I shudder to think what they’d be hiding, or struggling with, if I’d kept with the “good kid”, and “see what my kid can do!” mindsets.
And thus I seek to excise the “good kid” and “see what my kid can do!” strictures in my brain – with surgical precision.
It’s no easy task, as I was raised with this ish – and it’s all around us.
Now, it’s natural to love our children so much. It’s perfectly human to be amazed at how well they cope, or learn, or grow. What is the difference, I imagine someone asking, between being proud of your child and being a smug jerk?
But see I think we an live without either, really. First: what do I have to be proud of? My children’s successes and characters aren’t mine. They don’t belong to me. Being “proud of” them makes little sense.
I don’t tell my kids, “I’m proud of you.” I tell them either, “I’m impressed by you,” or, far more often, several times a day: “I love you.”
I talk to them the way I’d talk to a dear, close friend – in part because they are both my dear, close friends – but also as an act of restraint and mindfulness. I do not own my kids. I did not create them. They came through me, and I have helped them a great deal, probably more than any other human being has or will. I carry a special place in their lives and this is an honor to be so loved and so esteemed. But they are their own beings. It is not appropriate for me to unnecessarily add one iota of pressure to be “good”, to be esteemed or liked. They will benefit if they find these values within themselves; I am their influence and their guide and perhaps their mentor (if they put me there), but in an essential way they must forge this path on their own.

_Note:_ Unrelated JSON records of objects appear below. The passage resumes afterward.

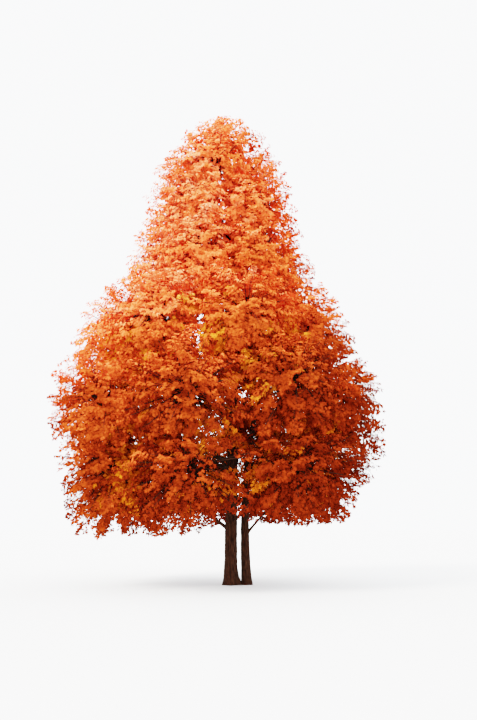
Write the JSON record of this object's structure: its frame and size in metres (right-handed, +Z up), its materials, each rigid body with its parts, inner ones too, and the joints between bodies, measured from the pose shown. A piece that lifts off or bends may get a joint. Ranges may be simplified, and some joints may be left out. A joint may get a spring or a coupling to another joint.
{
  "type": "red maple tree",
  "caption": "Broad, pyramid-shaped maple in full autumn leaf: two stems from one root flare, upswept boughs and layered masses of orange to deep red foliage.",
  "frame": {"origin": "middle of the main stem's flat cut at ground level", "axes": "+Z up; +X to the viewer's right and -Y towards the viewer in the source picture"},
  "size_m": [9.9688, 10.01, 15.0466],
  "materials": {
    "bark": "matt, fissured bark",
    "leaves_crest": "matt autumn leaves",
    "leaves_high": "matt autumn leaves",
    "leaves_lower": "matt autumn leaves",
    "leaves_middle": "matt autumn leaves",
    "leaves_skirt": "matt autumn leaves",
    "leaves_top": "matt autumn leaves",
    "leaves_upper": "matt autumn leaves"
  },
  "bodies": {
    "root": {"bough_lower_1": "bark", "bough_lower_2": "bark", "bough_lower_3": "bark", "bough_lower_4": "bark", "bough_lower_5": "bark", "bough_lower_6": "bark", "bough_lower_7": "bark", "bough_lower_8": "bark", "bough_middle_2": "bark", "bough_middle_3": "bark", "bough_middle_4": "bark", "bough_middle_5": "bark", "bough_middle_6": "bark", "bough_middle_7": "bark", "bough_skirt_1": "bark", "bough_skirt_2": "bark", "bough_skirt_3": "bark", "bough_skirt_4": "bark", "bough_skirt_5": "bark", "bough_skirt_6": "bark", "bough_skirt_7": "bark", "foliage_crest_1": "leaves_crest", "foliage_crest_2": "leaves_crest", "foliage_crest_3": "leaves_crest", "foliage_high_1": "leaves_high", "foliage_high_2": "leaves_high", "foliage_high_3": "leaves_high", "foliage_high_4": "leaves_high", "foliage_lower_1": "leaves_lower", "foliage_lower_2": "leaves_lower", "foliage_lower_3": "leaves_lower", "foliage_lower_4": "leaves_lower", "foliage_lower_5": "leaves_lower", "foliage_lower_6": "leaves_lower", "foliage_lower_7": "leaves_lower", "foliage_lower_8": "leaves_lower", "foliage_middle_1": "leaves_middle", "foliage_middle_2": "leaves_middle", "foliage_middle_3": "leaves_middle", "foliage_middle_4": "leaves_middle", "foliage_middle_5": "leaves_middle", "foliage_middle_6": "leaves_middle", "foliage_middle_7": "leaves_middle", "foliage_skirt_1": "leaves_skirt", "foliage_skirt_2": "leaves_skirt", "foliage_skirt_3": "leaves_skirt", "foliage_skirt_4": "leaves_skirt", "foliage_skirt_5": "leaves_skirt", "foliage_skirt_6": "leaves_skirt", "foliage_skirt_7": "leaves_skirt", "foliage_top": "leaves_top", "foliage_upper_1": "leaves_upper", "foliage_upper_2": "leaves_upper", "foliage_upper_3": "leaves_upper", "foliage_upper_4": "leaves_upper", "foliage_upper_5": "leaves_upper", "foliage_upper_6": "leaves_upper", "second_stem": "bark", "trunk": "bark"}
  },
  "joints": []
}
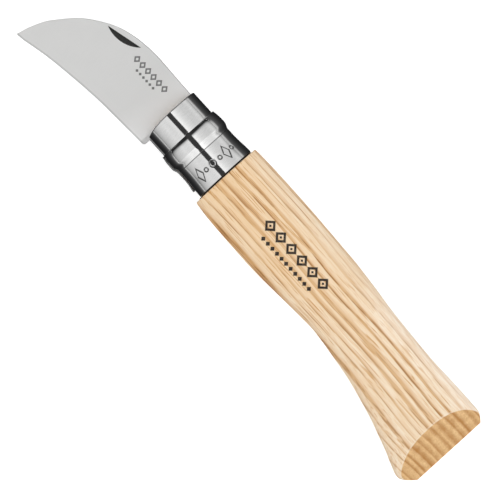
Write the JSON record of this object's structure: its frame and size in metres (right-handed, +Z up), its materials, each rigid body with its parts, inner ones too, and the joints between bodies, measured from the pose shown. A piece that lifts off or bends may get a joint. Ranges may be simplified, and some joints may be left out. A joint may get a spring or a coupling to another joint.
{
  "type": "folding knife",
  "caption": "Folding pocket knife with a short hooked blade, an oval wooden handle with a fishtail butt, and a turning collar ring that locks the blade.",
  "frame": {"origin": "on the surface the knife lies on, under the centre of its bounding box, with the blade open", "axes": "+X from the blade's tip to the butt, +Y from the belly to the spine, +Z up, along the rivet"},
  "size_m": [0.1382, 0.0268, 0.0186],
  "materials": {
    "wood": "thinly varnished pale ash",
    "blade_steel": "satin ground stainless steel",
    "collar_steel": "polished stainless steel",
    "ring_steel": "polished stainless steel",
    "rivet_steel": "plain steel"
  },
  "bodies": {
    "handle": {"handle": "wood", "fixed_collar": "collar_steel", "pivot_pin": "rivet_steel"},
    "blade": {"blade": "blade_steel"},
    "locking_ring": {"locking_ring": "ring_steel"}
  },
  "joints": [
    {"name": "blade_fold", "type": "hinge", "parent": "handle", "child": "blade", "pos_m": [-0.0211, 0.00396, 0.0093], "axis": [0, 0, 1], "range_deg": [0, 168]},
    {"name": "ring_turn", "type": "hinge", "parent": "handle", "child": "locking_ring", "pos_m": [-0.0191, 0.00396, 0.0093], "axis": [1, 0, 0], "range_deg": [0, 75]}
  ]
}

It is my job to try not to abuse my maternal influence. In that light, I have made so many mistakes it would be easy to falter, and to give up. To look at how well they’re doing and just think it was down to me, I’m a great mom, everything is fine, no need to continue to look deeply.
But that would be an error.
Because as for the smugness, let me put it this way. If you and your child(ren) live long enough, one day your child will make a choice, or fail to make a choice, that deeply angers or frightens you. On that day the mental and emotional constructs you have built, will collapse. Every penny you put in the “good kid” jar all these years will come shattering over your head with force. The cognitive dissonance will be massive, and painful. Some parents are so unable to cope with this that they retreat into a sense of unreality; like the parents who defend their child who raped, or murdered, or stole. They have lost their ability to be helpful, and they are teaching their child denial and disavowal. This kind of situation creates a great deal of suffering for all involved.
So my advice: strip yourselves of this “good kid” garbage – while it’s still relatively easy. It will help you all so much, as they get older.
Tough words, here? Maybe. No one who knows me or my children would claim I didn’t love them deeply, and wasn’t affectionate and kind. I am demonstrative; I am silly. But beneath it all there is a discipline, which I have come to find as useful a practice in parenting as in anything else I’ve enjoyed and excelled at.
Happy Mother’s Day; may it be peaceful and safe; may you enjoy happiness and health.